Toutefois les "crises" de chasse à la sorcière et leur manifestation restent assez localisées, les textes comme la constitution caroline de Charles Quint qui garantit des droits aux accusés étant rarement respectés. A 50 kilomètres de distance la crise pouvait ne pas avoir du tout la même ampleur. Il est important de noter aussi que la chasse aux sorcières répondait à des périodes de crises multiples (famine, épidémies, guerre de cent ans etc...), à tel point que si peu d' humanistes de la renaissance se sont manifestés contre ces pratiques ( Heinrich Cornelius Agrippa von Nettesheim surtout, qui fut accusé de soutien à la sorcellerie...), certains philosophes, comme Esther Cohen font un lien avec l' école de Francfort et présentent les sorcières comme des boucs émissaires de la modernité. René Girard, considérant que le christianisme fut une des seules cultures capable de concevoir l'innocence d' un bouc émissaire,(le bouc émissaire devenant un mécanisme sociologique universel) et défendant les tribunaux de l' inquisition comme une ébauche de droit de l'accusé avec une tentative de procès rationnel en questions/réponses, allant jusqu' à considérer que la Renaissance ne fut pas en soi une recrudescende de la chasse mais plutôt une prise de conscience du "scandale".

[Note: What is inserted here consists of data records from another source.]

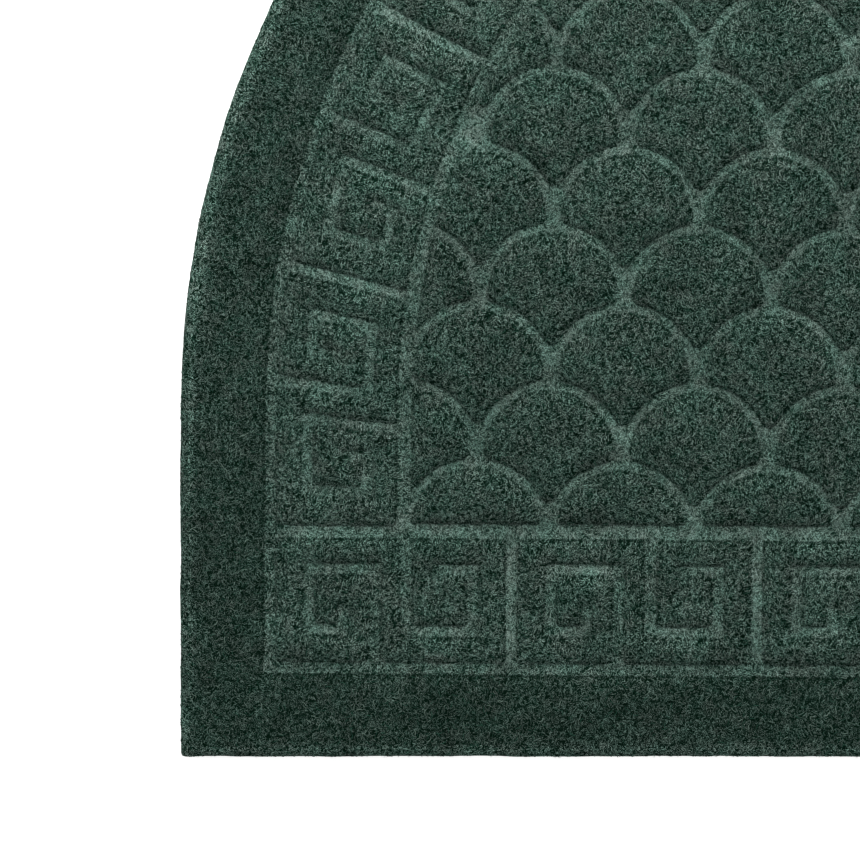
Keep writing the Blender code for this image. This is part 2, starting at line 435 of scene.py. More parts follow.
def arch_band(drawing):
    """The same around the arch. Both frame lines are shared out by their own length."""
    outer = partings(OUTER_LINE_RADIUS, "outer_deg")
    inner = partings(INNER_LINE_RADIUS, "inner_deg")
    width = OUTER_LINE_RADIUS - INNER_LINE_RADIUS
    drawn = []
    for i in range(len(outer) - 1):
        length = (outer[i + 1] - outer[i] + inner[i + 1] - inner[i]) / 2
        for line in drawing(length, width):
            placed = []
            for point in line:
                share = point.x / length
                outside = on_line(OUTER_LINE_RADIUS, outer[i] + share * (outer[i + 1] - outer[i]))
                inside = on_line(INNER_LINE_RADIUS, inner[i] + share * (inner[i + 1] - inner[i]))
                placed.append(outside.lerp(inside, point.y / width))
            drawn.append(placed)
    return drawn


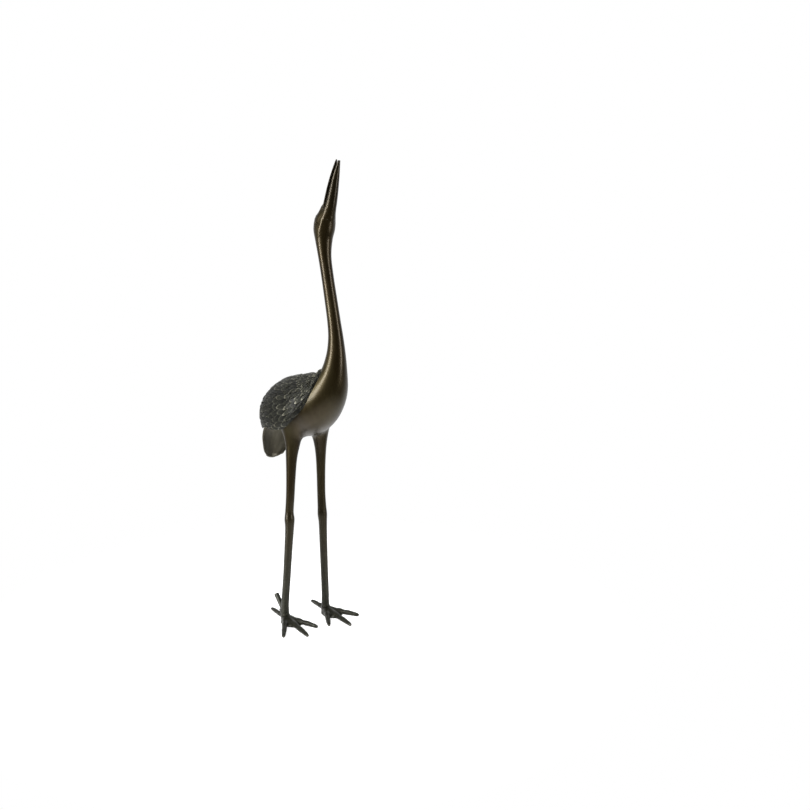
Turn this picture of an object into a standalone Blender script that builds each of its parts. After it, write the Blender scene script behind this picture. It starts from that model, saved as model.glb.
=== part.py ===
"""Crane garden statue: a cast bronze crane looking up, with a water pipe stub behind one ankle.

The bird faces -Y, its left side is +X, up is +Z, and it stands on the plane z = 0.
The casting is a free form, so its pose and carving are shares of the statue's height.
The pipe, its socket and the walls are real sizes of their own.
"""

import math

import bmesh
import bpy
from mathutils import Matrix, Vector

# Driving dimensions, in metres
HEIGHT = 1.22  # ground to the tip of the upper bill
TAIL_WALL = 0.0045  # thickness of the tail lobe
PIPE_DIAMETER = 0.0135
PIPE_WALL = 0.0015
PIPE_LENGTH = 0.054  # whole length of the stub, with what sits in the socket
PIPE_SEATED = 0.011  # length inside the socket
PIPE_RISE = math.radians(45)  # how far the stub points up from level
SOCKET_WALL = 0.003  # metal of the collar round the socket
SEAT_GAP = 0.0003  # clearance all round the pipe in its socket
SOCKET_RUNOUT = 0.008  # how far the bore runs on past the collar, where it clears the leg

# Everything below is in thousandths of the height, and angles are in degrees
UNIT = HEIGHT / 1000

# Trunk, neck and head, from rump to bill root.
# Each row: forward, up, lean of the section, half width, back depth, belly depth
SPINE = (
    (-118, 423, 66, 14, 10, 10),
    (-107, 436, 60, 34, 24, 26),
    (-88, 452, 50, 47, 36, 40),
    (-57, 470.5, 38, 58, 46, 52),
    (-18, 486.5, 27, 61, 52, 68),
    (22, 496.5, 22, 61, 54, 74),
    (59, 509.5, 28, 57, 48, 65.5),
    (86, 526.5, 42, 50, 40, 53),
    (108, 548.5, 60, 39.5, 31, 41),
    (124, 576, 76, 28.5, 24, 28.5),
    (132, 610, 86, 20.5, 19, 21.5),
    (133, 644, 94, 16, 15.5, 16),
    (128, 676.5, 100, 13.8, 13.8, 14),
    (118, 721.5, 103, 13, 13, 13),
    (107, 769, 102, 12.6, 12.6, 12.6),
    (98.5, 809, 98, 13.5, 13.5, 13.5),
    (96, 841, 90, 17.5, 17.5, 17.5),
    (98, 861.5, 82, 21, 24, 21),
    (101.5, 876.5, 74, 20.5, 25, 21),
    (103.5, 886, 71, 19, 21.5, 20.7),
    (106.5, 895, 68, 16, 14.5, 20),
    (110, 906.5, 65, 12.5, 8.5, 16.5),
)
SPINE_RING_STEP = 18
SPINE_COLUMNS = 26

# The two halves of the open bill, with rows as above
UPPER_BILL = (
    (100, 890.5, 66, 10.5, 11.5, 5),
    (109, 908.5, 68, 10, 8.2, 3),
    (118, 934.5, 70, 8.8, 6, 2.4),
    (130.5, 967, 70, 6.1, 4, 2),
    (145, 1000, 70, 1.6, 1.5, 1.2),
)
LOWER_BILL = (
    (106, 884, 62, 13.5, 4.6, 16),
    (118, 905.5, 66, 12.8, 3, 14),
    (129, 932.5, 70, 10.8, 2.6, 11),
    (140, 964, 72, 7.8, 2.2, 7.4),
    (152.5, 996, 73, 2.6, 1.6, 2.6),
)
BILL_RING_STEP = 14
BILL_COLUMNS = 13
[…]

Par la suite, au 17ème siècle, le pouvoir royal centralisé reprend son importance, en 1620 le parlement de Paris interdit aux juridictions provinciales de pratiquer. Des magistrats et policiers sont sous Louis XIII condamnés à mort pour avoir fait brûler un "sorcier". C' est donc surtout dans des régions reculées avec un faible pouvoir étatique que la pratique continue, comme en Allemagne. L' affaire des possédées de Loudun est une étape du changement, où les soeurs d' un couvent accusent le curé de les avoir ensorcelées, celui-ci étant brûlé à la suite d'un jugement demandé par Richelieu. En effet l' esprit critique se répandant même parmi les ordres religieux, les élites au nom du progrès de l' ordre et de la raison font bannir la sorcellerie du champ juiciaire. À la fin du 17ème en France, les gens qui se font passer pour sorciers sont condamnés pour escroquerie ou empoisonnement, non pour leurs relations supposées avec le diable.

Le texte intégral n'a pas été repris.